En nuestras relaciones más cercanas, especialmente las familiares, a menudo confundimos el cuidado cotidiano con la precaución excesiva. Existe una línea muy fina entre proteger a alguien que amamos y el hacerle daño, porque sin darnos cuenta, podemos sembrar el miedo en su corazón.
Muchas veces, desde el amor más profundo, utilizamos frases como “ten cuidado”, “no hagas eso”, “me da miedo que…” creyendo que estamos cuidando. Sin embargo, estas palabras, repetidas constantemente, pueden crear una atmósfera de inseguridad y de duda.
Cuando alguien confía en nosotros y comparte sus experiencias, tenemos dos caminos posibles. Podemos responder con un mensaje que le tire hacia abajo: enfocándonos en los peligros, generando dudas, encendiendo alarmas que no provienen de la experiencia en sí, sino de los miedos que arrastramos nosotros. O podemos elegir empujar hacia arriba: celebrar lo que nos cuentan, apoyar y mirar con respeto la valentía de quien se atreve con lo que nosotros no nos atrevimos , y sobre todo confiar en que cada uno sabe a dónde va.
A veces, lo más difícil es no intervenir desde la preocupación. Pero el verdadero acto de amor no siempre consiste en advertir, sino en acompañar sin juicio.
No se trata de no vivir solo nuestra realidad sino de ampliarla.
Cuando alguien nos comparte algo suyo, no necesita una advertencia. Necesita un abrazo. Una presencia que no lo haga dudar de lo que sintió, solo necesita calma.

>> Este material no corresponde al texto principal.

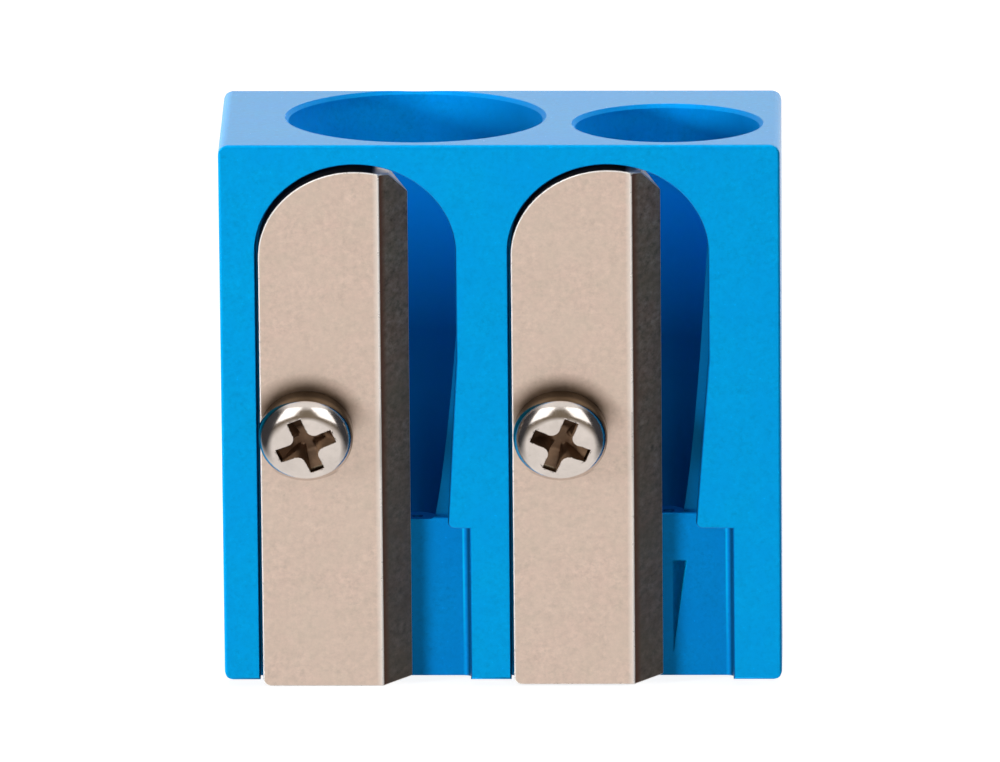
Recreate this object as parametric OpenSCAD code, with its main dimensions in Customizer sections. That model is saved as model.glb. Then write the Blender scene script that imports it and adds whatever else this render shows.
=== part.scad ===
// Two-hole wedge pencil sharpener: a cast body, two blades and the two screws that hold them.
// The origin is the middle of the body's foot. +Z runs up to the pencil holes, and the blades face -Y.
// Lengths "along the face" lie on the leaning front face and count down from its top edge.

/* [Body] */
// Width of the body
body_w = 24; // [23.5:0.1:28]
// Height of the body, from its foot to the face with the pencil holes
body_h = 25; // [24:0.1:28]
// Depth of the body at its top
body_d = 12; // [11.9:0.1:14]
// Angle by which the front face leans away from upright
face_lean = 16.5; // [16:0.1:17.5]
// Radius of the body's corners, seen from the front
corner_r = 0.4; // [0.2:0.05:0.6]
// Radius of the long edges at the top and the foot of the back
back_r = 0.25; // [0.15:0.05:0.35]
// Radius of the crisp edges at the top and the foot of the front face
brow_r = 0.15; // [0.1:0.05:0.3]

/* [Pencil holes] */
// Diameter of the hole for thick pencils
big_hole_d = 10.9; // [10.6:0.05:11]
// Diameter of the hole for ordinary pencils
small_hole_d = 7.9; // [7.6:0.05:8.1]
// Distance of the thick pencil's hole from the body's left side
big_hole_in = 8.35; // [8.2:0.05:8.5]
// Distance of the ordinary pencil's hole from the body's right side
small_hole_in = 4.84; // [4.7:0.02:5]
// Wall between both holes and the front face, at the top
hole_wall = 0.86; // [0.8:0.02:0.94]
// Depth of the straight guide at the mouth of each hole
guide_len = 0.9; // [0.7:0.05:1]
// Radius at which the thick pencil's cone stops
big_end_r = 0.81; // [0.7:0.01:0.9]
// Radius at which the ordinary pencil's cone stops
small_end_r = 0.65; // [0.5:0.01:0.7]
// How far above the chip slot's lower end each cone stops
cone_stop = 0.04; // [0.03:0.01:0.1]
// Radius of the relief for the pencil's point, below the cone
tip_r = 0.25; // [0.15:0.05:0.3]
// Depth of that relief
tip_len = 1.5; // [1:0.1:2]
// Chamfer round the mouth of each hole
mouth_chamfer = 0.16; // [0.08:0.02:0.2]

/* [Blade pockets] */
// Depth of the blade's seat below the front face
seat_depth = 0.8; // [0.7:0.05:0.9]
// Distance from the top edge to the pocket's round end, along the face
pocket_drop = 0.95; // [0.9:0.05:1.1]
// Width of the chip slot beside the cutting edge
chip_w = 2.01; // [1.9:0.01:2.1]
// Depth of the chip slot below the seat
chip_step = 0.25; // [0.15:0.05:0.35]
// Height of the left chip slot's lower end above the foot
left_chip_foot = 7.12; // [7.1:0.02:7.7]
// Height of the right chip slot's lower end above the foot
right_chip_foot = 7.34; // [7.1:0.02:7.7]
// Height above the foot at which the slots' side walls start to run in
taper_top = 15; // [12:0.5:18]
// How far the left slot's side wall runs in on its way down
left_taper = 0.43; // [0.2:0.01:0.5]
// How far the right slot's side wall runs in on its way down
right_taper = 0.58; // [0.3:0.01:0.7]
// Height of the wide lower part of the pockets, above the foot
recess_h = 7.1; // [6:0.1:7.2]
// How far the left recess reaches beyond its pocket
left_recess_out = 0.5; // [0.4:0.05:0.6]
// How far the right recess reaches beyond its pocket
right_recess_out = 1.0; // [0.8:0.05:1.1]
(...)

Practicar el refuerzo positivo auténtico comienza con algo muy simple: escuchar sin miedo. No proyectar nuestras inseguridades sobre las vivencias del otro. Dar valor a lo que esa persona siente, sin corregirla, ni minimizarla. Preguntar desde una curiosidad cariñosa y no desde el temor: “¿Qué significó esto que me cuentas para ti?” en lugar de “¿Y no será peligroso?”.
Debemos confiar en que cada persona tiene su propia brújula, que está aprendiendo a leer su mapa, y que a veces, lo único que necesita es un poco de seguridad para seguir caminando.
Transformar el patrón del miedo no significa ignorar los riesgos de la vida. Significa elegir desde dónde nos relacionamos: desde la protección que paraliza o desde el apoyo que fortalece.
Hay una diferencia enorme entre decir “Ten cuidado, no vaya a ser que te pase algo” o decir “Confío en ti, y aquí estoy si me necesitas”. En el primer caso, ponemos un freno. En el segundo, ofrecemos un ancla.
Cuando una persona se siente verdaderamente validada, cuando sabe que no será juzgada ni ridiculizada por lo que elige vivir, internamente aparece una seguridad auténtica. Esa seguridad no nace del control, sino del amor y la confianza en el otro. Y desde esa base, se puede crecer con raíces profundas y ramas libres.
El arte de empujar hacia arriba es, en el fondo, un acto de fe. No una fe ciega en las decisiones del otro, sino una fe en su capacidad de vivir, de sentir y de aprender. Es comprender que acompañar no es dirigir, sino sostener sin imponer.
A veces, lo que necesitamos simplemente es que alguien nos diga: “Qué bueno lo que estás viviendo”, en lugar de: “Ten cuidado, no te vayas a perder en eso”.
Porque tenemos dentro la fuerza para ir aprendiendo, y el alma no se pierde cuando mira hacia adentro. Se pierde cuando se le impide volar.